How to Write a Rubric
Good rubrics are hard to write. Here are two simple strategies to make sure your rubrics are working well:
1) CALIBRATE WITH COLLEAGUES
An effort to construct effective rubrics is clearly important, but it can be difficult to tell how effective a new rubric is without discussing and revising it with colleagues. As Professor Timothy Brophy suggests, these sessions can be used to establish minimum scores for passing and develop benchmark papers for the rubric’s scale.
Selecting six pieces—two high scores, two medium scores, and two low scores—is often a helpful way to show the students what papers look like on each part of your scale. College Board provides three anchor pieces (high, medium, and low) for all previously released AP essays as an example of what this might look like.
If you pass out the benchmark pieces to your department without scores and have the other teachers score them blindly, this meeting can turn into a productive discussion about how to increase grading reliability across classes.

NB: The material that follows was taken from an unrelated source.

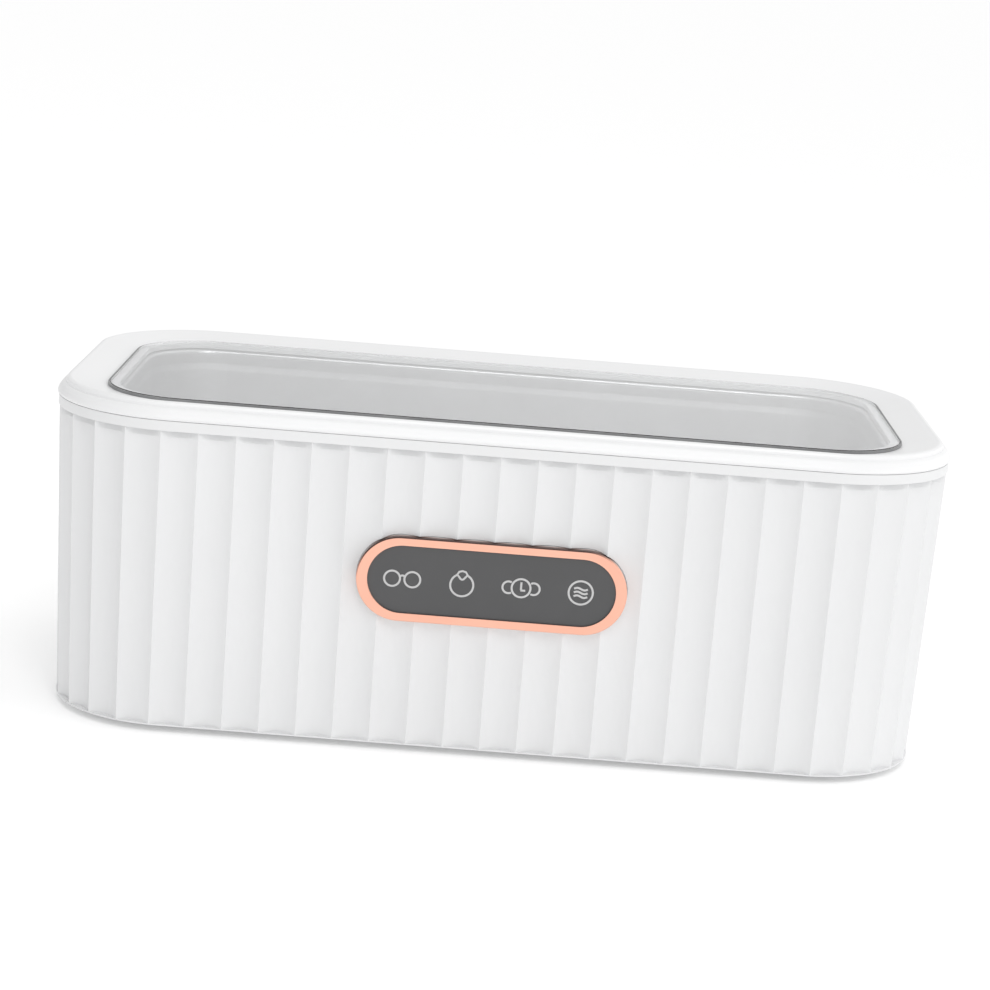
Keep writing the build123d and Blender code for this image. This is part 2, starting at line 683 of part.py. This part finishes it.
# ---------------------------------------------------------------------------
# Rear power inlet: flanged barrel socket, centre pin and nut.
# ---------------------------------------------------------------------------
with BuildPart() as power_inlet:
    with BuildSketch(inlet_plane(-1.45)):
        Circle(7.9)
    extrude(amount=1.45 + 0.35)
    chamfer(power_inlet.faces().sort_by(Axis.Y)[-1].edges(), length=0.4)
    with BuildSketch(inlet_plane(-1.45)):
        Circle(5.4)
    extrude(amount=-11.0)
    with BuildSketch(inlet_plane(1)):
        Circle(3.1)
    extrude(amount=-11.0, mode=Mode.SUBTRACT)
power_inlet.part.label = "power_inlet"
export_step(power_inlet.part, "parts/power_inlet.step")

with BuildPart() as inlet_pin:
    with BuildSketch(inlet_plane(-10.0)):
        Circle(1.05)
    extrude(amount=8.6)
    fillet(inlet_pin.faces().sort_by(Axis.Y)[-1].edges(), radius=0.6)
inlet_pin.part.label = "inlet_pin"
export_step(inlet_pin.part, "parts/inlet_pin.step")

WALL_W = -(FLUTE_DEPTH + WALL)      # inner face of the housing wall
with BuildPart() as inlet_nut:
    with BuildSketch(inlet_plane(WALL_W - 0.15)):
        RegularPolygon(7.6, 6)
        Circle(5.45, mode=Mode.SUBTRACT)
    extrude(amount=-2.4)
inlet_nut.part.label = "inlet_nut"
export_step(inlet_nut.part, "parts/inlet_nut.step")

# ---------------------------------------------------------------------------
# Wiring inside the base: round leads on straight runs and tangent arcs.
# ---------------------------------------------------------------------------
def lead(points, r, radii):
    with BuildPart() as w:
        with BuildLine() as path:
            FilletPolyline(*[(x, y + Y0, z) for x, y, z in points], radius=radii)
        with BuildSketch(Plane(origin=path.line @ 0, z_dir=path.line % 0)):
            Circle(r)
        sweep(path=path.line)
    return w


def pair(points_a, points_b, r, radii):
    a, b = lead(points_a, r, radii), lead(points_b, r, radii)
    return Compound(children=[a.part, b.part])


conn_top = PCB_TOP + 4.6
p_in = inlet_plane(-12.45).origin
power_leads = lead(
    [
        (p_in.X, p_in.Y - Y0, p_in.Z),
        (p_in.X, p_in.Y - Y0 - 7.0, p_in.Z + 0.2),
        (p_in.X - 1.0, 22.0, conn_top + 4.2),
        (60.0, 12.0, conn_top + 3.8),
        (60.0, 12.0, conn_top),
    ],
    1.1,
    2.0,
)
power_leads.part.label = "power_leads"
export_step(power_leads.part, "parts/power_leads.step")

z_piezo = Z_UNDER - 0.4 - PIEZO_T - 0.12
transducer_leads = lead(
    [
        (-6.0, -12.0, z_piezo),
        (-6.0, -12.0, z_piezo - 3.0),
        (-6.0, -26.0, z_piezo - 3.0),
        (-6.0, -26.0, conn_top),
    ],
    0.7,
    1.2,
)
transducer_leads.part.label = "transducer_leads"
export_step(transducer_leads.part, "parts/transducer_leads.step")

p_tp = panel_plane(TPCB_W - 1.2).origin
with BuildPart() as panel_ribbon:
    with BuildLine() as rib:
        FilletPolyline(
            (30.0, p_tp.Y + 0.16, PANEL_Z - 4.0),
            (30.0, p_tp.Y + 3.2, PANEL_Z - 4.0),
            (30.0, p_tp.Y + 3.2, conn_top + 8.0),
            (30.0, -26.0 + Y0, conn_top + 5.0),
            (30.0, -26.0 + Y0, conn_top),
            radius=1.4,
        )
    with BuildSketch(Plane(origin=rib.line @ 0, z_dir=rib.line % 0, x_dir=(1, 0, 0))):
        Rectangle(6.0, 0.7)
    sweep(path=rib.line)
panel_ribbon.part.label = "panel_ribbon"
export_step(panel_ribbon.part, "parts/panel_ribbon.step")
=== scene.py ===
"""Looks of the ultrasonic cleaner: materials for every CAD node, the printed
pictograms on the touch panel, a plain floor, soft studio light and the camera."""

import math

import bmesh
import bpy
from mathutils import Matrix, Vector


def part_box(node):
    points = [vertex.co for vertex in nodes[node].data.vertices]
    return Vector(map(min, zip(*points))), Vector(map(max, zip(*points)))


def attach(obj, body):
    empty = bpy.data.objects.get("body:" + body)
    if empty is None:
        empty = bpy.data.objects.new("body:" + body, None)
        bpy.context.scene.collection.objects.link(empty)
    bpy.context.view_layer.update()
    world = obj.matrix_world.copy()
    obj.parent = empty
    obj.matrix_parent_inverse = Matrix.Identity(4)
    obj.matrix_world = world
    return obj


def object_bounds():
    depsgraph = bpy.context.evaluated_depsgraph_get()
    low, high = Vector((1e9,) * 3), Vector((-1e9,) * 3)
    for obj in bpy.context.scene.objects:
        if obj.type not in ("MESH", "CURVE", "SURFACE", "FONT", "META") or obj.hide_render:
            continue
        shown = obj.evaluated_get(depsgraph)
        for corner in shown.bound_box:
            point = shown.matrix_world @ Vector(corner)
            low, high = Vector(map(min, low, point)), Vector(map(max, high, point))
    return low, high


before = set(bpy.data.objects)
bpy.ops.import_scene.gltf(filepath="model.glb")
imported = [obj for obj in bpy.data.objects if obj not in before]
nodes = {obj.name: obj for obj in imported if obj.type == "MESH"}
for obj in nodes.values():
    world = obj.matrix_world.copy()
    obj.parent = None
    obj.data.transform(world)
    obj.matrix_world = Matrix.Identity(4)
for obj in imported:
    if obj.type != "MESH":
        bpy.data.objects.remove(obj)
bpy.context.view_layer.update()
scene = bpy.context.scene
scene.view_settings.view_transform = "Standard"
scene.view_settings.look = "None"
scene.view_settings.exposure = 0.0
scene.view_settings.gamma = 1.0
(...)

A similar brainstorming and revision session can be helpful if you are trying to adapt previously existing rubrics for a new project.
2) REVIEW ACTUAL SCORES
Discussing rubrics after their implementation can also help teachers analyze grade breakdown.
If 75% of your students are receiving a two on a four-point scale for organization, that might be an indication that you are grading too harshly and/or the students need a review on how to arrange their thoughts. Marco Learning provides lots of this data automatically for teachers along with our qualitative feedback.
Having this quantitative data makes it significantly easier to see class-wide patterns; without a rubric, you might not realize that you are writing comments about organization on 75% of your student papers!
Conclusion
There are unlimited different ways to construct rubrics. However, not all rubrics are created equal. Rubrics with reasonable scales, consistent language, specific requirements, and positive descriptions are more helpful for students and teachers alike.
You can take an effective rubric to the next level by involving other people; refine rubrics with other teachers before their implementation, and take a day to talk your students through a new rubric. You can even go further and grade example essays using a rubric during class, an invaluable way to clarify learning goals.
By clarifying learning goals, we bring students closer to them, one rubric at a time.